Una campaña gris y deslucida habría terminado como las encuestas, que resultaron ser falsas, señalaban.
Un PRI cómodo, “bendecido” por el voto, estaría haciendo, sin contención alguna, de las suyas.
Tuvo en cambio que forzar la máquina. Comprar votos a granel. Exhibirse. Esa falta de legitimidad lo amarra, aletarga sus movimientos, da espacio para la defensa de los bienes nacionales, para la búsqueda de la democracia que nos han negado.
Lo que la tv y sus opinadores digan del #YoSoy132 me tuvo entonces y me tiene ahora sin cuidado. No creo que hayan entendido entonces ni entiendan aún el movimiento.

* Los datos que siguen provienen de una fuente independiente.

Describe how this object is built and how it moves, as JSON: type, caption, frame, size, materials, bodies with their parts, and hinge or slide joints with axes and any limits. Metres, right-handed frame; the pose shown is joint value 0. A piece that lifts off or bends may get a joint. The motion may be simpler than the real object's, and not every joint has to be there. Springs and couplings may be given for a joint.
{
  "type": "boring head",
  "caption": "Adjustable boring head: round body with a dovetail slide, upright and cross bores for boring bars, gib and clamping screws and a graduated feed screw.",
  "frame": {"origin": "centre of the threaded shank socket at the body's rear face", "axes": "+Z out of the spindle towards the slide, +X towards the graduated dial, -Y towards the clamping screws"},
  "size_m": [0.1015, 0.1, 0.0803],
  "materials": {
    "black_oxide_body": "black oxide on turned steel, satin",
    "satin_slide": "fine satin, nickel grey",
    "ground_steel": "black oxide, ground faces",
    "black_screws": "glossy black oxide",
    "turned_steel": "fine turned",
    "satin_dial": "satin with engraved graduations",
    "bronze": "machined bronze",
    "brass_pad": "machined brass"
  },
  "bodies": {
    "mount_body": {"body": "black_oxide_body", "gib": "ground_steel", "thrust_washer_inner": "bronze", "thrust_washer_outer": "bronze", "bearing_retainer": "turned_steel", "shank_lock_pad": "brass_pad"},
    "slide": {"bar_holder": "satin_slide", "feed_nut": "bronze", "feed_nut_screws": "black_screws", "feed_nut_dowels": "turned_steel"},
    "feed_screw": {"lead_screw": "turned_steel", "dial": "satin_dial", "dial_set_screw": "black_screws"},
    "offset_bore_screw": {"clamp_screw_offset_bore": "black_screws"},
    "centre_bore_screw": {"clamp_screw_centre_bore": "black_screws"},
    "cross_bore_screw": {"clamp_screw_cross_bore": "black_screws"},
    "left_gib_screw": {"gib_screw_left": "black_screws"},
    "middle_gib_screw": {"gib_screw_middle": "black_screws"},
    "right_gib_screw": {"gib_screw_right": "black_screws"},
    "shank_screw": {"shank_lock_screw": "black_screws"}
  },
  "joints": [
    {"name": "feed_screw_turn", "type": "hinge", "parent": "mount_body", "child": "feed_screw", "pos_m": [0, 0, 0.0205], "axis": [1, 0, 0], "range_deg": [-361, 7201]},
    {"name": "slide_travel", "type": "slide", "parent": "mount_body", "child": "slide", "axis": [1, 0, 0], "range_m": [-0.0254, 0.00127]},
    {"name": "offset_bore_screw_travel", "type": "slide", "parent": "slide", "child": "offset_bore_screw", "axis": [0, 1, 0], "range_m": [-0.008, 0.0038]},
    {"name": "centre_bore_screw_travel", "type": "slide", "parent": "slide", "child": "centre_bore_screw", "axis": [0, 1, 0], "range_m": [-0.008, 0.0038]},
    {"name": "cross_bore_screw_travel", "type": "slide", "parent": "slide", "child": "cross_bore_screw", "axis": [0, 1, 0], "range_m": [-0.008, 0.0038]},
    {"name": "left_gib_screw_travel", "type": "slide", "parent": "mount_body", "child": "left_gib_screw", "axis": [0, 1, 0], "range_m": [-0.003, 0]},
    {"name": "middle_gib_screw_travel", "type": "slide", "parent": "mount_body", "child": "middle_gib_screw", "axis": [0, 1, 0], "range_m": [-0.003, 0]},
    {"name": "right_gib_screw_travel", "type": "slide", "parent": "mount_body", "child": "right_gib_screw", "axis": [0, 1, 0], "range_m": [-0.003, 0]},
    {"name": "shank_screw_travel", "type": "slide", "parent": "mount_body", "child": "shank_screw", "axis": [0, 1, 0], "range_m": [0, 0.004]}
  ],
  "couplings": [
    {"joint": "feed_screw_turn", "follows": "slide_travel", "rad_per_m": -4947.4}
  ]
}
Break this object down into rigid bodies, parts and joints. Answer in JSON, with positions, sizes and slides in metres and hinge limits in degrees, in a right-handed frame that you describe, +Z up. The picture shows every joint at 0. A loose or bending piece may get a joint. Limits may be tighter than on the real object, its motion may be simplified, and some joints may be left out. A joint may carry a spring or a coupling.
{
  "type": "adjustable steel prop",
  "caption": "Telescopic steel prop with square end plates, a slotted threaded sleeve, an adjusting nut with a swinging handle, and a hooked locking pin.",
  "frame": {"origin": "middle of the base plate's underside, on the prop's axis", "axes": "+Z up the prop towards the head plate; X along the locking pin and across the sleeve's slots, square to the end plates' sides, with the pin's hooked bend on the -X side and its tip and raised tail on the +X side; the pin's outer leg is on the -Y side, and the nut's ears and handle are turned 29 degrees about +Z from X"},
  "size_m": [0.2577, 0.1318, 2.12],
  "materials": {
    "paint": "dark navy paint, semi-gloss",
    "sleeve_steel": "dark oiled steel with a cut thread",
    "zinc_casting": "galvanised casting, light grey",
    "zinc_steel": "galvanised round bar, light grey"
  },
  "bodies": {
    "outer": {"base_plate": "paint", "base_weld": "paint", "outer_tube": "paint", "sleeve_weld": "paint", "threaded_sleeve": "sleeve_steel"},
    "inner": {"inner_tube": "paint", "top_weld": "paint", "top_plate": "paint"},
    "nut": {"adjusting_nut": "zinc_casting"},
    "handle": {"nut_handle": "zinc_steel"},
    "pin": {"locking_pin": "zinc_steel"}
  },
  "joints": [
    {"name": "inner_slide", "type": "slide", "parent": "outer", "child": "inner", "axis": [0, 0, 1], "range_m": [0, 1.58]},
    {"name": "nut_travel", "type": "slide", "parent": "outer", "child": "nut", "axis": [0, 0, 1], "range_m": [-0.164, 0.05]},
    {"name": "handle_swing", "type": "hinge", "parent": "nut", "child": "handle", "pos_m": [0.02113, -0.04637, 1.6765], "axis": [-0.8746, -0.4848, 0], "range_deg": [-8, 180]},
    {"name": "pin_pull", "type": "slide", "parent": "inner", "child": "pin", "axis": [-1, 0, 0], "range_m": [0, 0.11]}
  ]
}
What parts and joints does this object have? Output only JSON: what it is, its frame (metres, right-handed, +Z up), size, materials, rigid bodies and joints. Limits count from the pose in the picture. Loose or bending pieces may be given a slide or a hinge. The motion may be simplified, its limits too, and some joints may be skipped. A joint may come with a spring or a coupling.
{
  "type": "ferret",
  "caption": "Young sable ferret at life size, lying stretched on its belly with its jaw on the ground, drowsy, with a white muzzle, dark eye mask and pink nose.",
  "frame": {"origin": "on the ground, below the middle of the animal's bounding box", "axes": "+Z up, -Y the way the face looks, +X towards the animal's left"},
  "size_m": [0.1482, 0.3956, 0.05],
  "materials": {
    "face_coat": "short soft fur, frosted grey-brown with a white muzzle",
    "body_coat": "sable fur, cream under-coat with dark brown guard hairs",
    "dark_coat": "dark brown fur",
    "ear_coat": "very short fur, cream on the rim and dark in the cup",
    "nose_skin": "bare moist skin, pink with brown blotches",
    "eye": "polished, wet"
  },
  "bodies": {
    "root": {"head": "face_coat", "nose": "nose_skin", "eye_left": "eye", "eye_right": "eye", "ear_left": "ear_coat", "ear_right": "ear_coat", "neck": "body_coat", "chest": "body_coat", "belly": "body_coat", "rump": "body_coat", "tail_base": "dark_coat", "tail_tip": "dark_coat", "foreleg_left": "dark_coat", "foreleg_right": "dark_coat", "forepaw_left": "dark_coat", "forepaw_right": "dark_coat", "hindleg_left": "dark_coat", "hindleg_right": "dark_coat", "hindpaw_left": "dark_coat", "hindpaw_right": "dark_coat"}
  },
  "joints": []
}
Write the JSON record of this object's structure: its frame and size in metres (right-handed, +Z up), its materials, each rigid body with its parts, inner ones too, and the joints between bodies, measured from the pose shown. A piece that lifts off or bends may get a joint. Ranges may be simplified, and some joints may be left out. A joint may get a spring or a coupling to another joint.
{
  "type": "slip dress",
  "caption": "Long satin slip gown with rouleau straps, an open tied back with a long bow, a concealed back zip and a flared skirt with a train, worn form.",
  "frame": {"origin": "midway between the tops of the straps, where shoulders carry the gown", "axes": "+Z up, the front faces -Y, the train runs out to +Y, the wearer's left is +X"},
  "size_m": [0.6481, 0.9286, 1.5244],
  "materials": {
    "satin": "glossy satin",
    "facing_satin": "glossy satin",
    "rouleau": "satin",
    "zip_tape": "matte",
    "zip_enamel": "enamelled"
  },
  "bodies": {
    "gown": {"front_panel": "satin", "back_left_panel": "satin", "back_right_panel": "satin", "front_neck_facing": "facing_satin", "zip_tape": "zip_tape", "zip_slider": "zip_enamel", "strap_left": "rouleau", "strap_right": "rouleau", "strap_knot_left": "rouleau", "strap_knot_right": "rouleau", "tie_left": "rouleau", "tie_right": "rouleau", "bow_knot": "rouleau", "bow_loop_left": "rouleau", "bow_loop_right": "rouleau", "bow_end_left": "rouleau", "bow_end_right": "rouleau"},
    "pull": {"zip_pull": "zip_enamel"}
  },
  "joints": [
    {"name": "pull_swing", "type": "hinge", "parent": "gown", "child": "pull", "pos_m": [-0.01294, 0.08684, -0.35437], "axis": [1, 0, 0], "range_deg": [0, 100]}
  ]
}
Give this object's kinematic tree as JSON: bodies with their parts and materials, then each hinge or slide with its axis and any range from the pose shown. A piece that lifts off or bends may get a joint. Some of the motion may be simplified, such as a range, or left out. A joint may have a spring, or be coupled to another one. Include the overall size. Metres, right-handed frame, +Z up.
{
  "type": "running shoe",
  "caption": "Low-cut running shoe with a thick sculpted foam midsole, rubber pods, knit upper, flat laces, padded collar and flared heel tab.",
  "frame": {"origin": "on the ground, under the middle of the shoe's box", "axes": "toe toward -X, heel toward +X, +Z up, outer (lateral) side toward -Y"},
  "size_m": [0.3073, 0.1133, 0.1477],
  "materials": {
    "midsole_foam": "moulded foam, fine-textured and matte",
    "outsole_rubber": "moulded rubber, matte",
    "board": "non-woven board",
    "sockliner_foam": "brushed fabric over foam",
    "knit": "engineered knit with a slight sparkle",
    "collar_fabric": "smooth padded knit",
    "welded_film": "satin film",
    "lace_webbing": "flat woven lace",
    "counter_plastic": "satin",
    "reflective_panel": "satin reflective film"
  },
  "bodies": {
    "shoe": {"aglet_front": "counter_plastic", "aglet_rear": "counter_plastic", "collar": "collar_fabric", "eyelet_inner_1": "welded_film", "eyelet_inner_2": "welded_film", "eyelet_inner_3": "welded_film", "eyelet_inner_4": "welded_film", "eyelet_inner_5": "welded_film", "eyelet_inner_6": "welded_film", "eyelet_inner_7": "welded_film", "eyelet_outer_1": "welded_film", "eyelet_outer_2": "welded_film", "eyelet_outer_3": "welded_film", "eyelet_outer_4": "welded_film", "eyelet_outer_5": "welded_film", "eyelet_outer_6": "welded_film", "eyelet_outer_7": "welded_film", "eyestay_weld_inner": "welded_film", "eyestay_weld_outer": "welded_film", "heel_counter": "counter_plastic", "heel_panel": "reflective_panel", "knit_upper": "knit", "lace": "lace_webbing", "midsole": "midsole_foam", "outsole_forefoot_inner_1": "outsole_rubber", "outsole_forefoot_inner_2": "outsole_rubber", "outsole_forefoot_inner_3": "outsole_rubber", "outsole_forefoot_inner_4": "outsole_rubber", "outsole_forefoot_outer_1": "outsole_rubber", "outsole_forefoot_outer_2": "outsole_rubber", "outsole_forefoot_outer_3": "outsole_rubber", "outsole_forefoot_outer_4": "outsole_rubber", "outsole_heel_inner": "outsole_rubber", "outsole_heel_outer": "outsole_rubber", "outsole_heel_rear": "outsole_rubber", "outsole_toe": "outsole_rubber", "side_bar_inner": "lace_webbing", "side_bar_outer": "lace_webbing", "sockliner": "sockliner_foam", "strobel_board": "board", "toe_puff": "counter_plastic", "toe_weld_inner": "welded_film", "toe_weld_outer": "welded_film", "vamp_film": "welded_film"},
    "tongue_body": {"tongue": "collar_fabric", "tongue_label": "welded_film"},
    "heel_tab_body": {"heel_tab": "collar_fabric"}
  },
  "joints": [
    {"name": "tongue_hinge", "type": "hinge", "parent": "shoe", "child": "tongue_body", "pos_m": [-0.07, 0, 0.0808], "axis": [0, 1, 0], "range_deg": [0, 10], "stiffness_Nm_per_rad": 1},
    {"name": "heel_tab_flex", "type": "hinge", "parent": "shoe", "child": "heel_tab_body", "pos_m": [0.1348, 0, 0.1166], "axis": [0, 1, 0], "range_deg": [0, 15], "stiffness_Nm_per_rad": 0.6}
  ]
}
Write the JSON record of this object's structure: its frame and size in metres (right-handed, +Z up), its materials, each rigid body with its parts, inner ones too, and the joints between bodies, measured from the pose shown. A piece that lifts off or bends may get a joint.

Dije entonces que saldrían a buscar “la mano que mece la cuna”. Así lo hicieron. En eso siguen. Por ahí enfilaron —y lo seguirán haciendo— sus ataques.
El titiritero o el títere están siempre buscando los hilos.
Acostumbrados a manipular o ser manipulados, creen siempre verse en el espejo.
Nada saben del hartazgo, de la indignación ante tanta impunidad y tanta corrupción porque, a fin de cuentas, son beneficiarios y corresponsables de las mismas.
Menos saben de la lucidez, del nivel de comprensión de la realidad de una juventud a la que han caricaturizado siempre y a la que suponían rendida, aletargada, seducida.
Y menos todavía de una realidad con la que la tv, sobre todo en sus noticiarios, tiene, para decir lo menos, incompatibilidad genética.
No estuvieron en la asamblea de CU. No vieron la organicidad de un pensamiento colectivo que engarzaba, de mesa en mesa, demandas precisas, justas y urgentes.
Que hacía recuento de los hechos con una memoria puntual de los agravios y las luchas del pasado haciéndolas suyas.
No supieron entender que el movimiento no se quedó solo en la protesta. Que dio el paso a la propuesta. Que tiene principios, programa, una idea de país.
Yo en eso confío. Por eso celebro este aniversario con entusiasmo.
Inevitable para mí, cuando escribo esto para las y los compañeros del #YoSoy132 y cuando escribo también para los que sus pasos seguimos el año pasado, pensar en aquello que canta Silvio Rodríguez: “Madre, ya no estés triste, la primavera volverá. Madre, con la palabra: Libertad”.